Another New Testament scriptures comes to mind which says, “We grieve, but not as those who have no hope.”

I grieve.  I feel deep emotion.  I get depressed.  I feel panic, frustration, disappointment, and sometimes for longer than I’d like.

But, I also realize that I can choose to trust God.

I don’t have to stay there.

I don’t want Satan to steal anything further from this earth than he already has.

I cannot change everything, but I must do all I can to stop that.

In “moving on”, that is what I choose.  It’s not that it doesn’t hurt.  It’s not that I don’t pray…intensely.

Yet, I choose life.

I choose joy.

I realize that I cannot control everything.

I am not responsible for everything.

I certainly cannot carry everything.

“Standing in the gap” doesn’t mean that I stop living by grace alone.  It doesn’t mean that I start “striving” that can only be done by God alone, in his time, without losing his breath.

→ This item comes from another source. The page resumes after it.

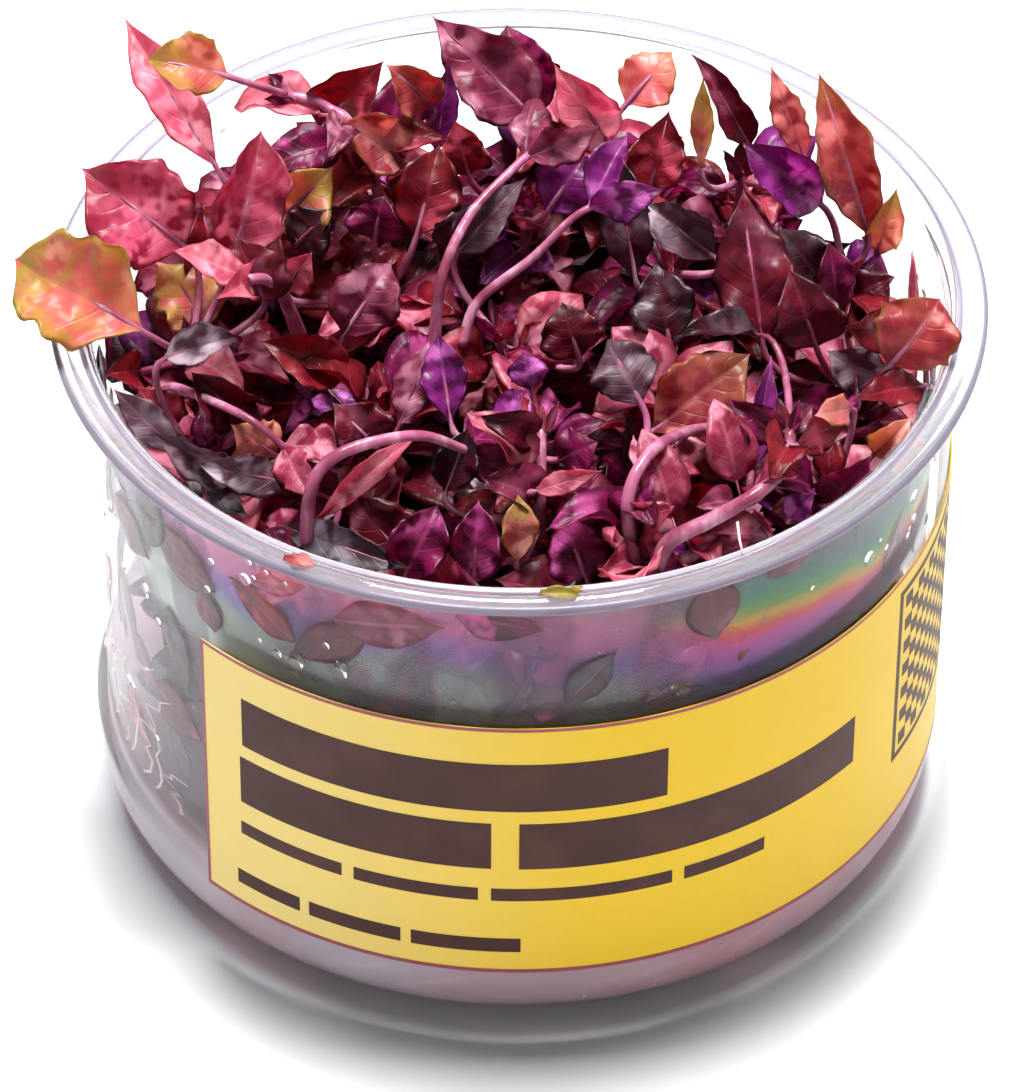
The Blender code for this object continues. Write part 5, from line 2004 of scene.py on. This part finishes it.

I don’t waste unnecessary time wondering who will think about what, or how this with affect that.

I am not God.

I don’t have to be.

I pray, casting my burdens on the Lord, letting him sustain me.

I pray, giving my anxieties to him, WITH THANKSGIVING, sealing the deal.

Our church secretary often signs her requests “Thanks in advance”.  She is saying, I know it’s as good as done by my asking.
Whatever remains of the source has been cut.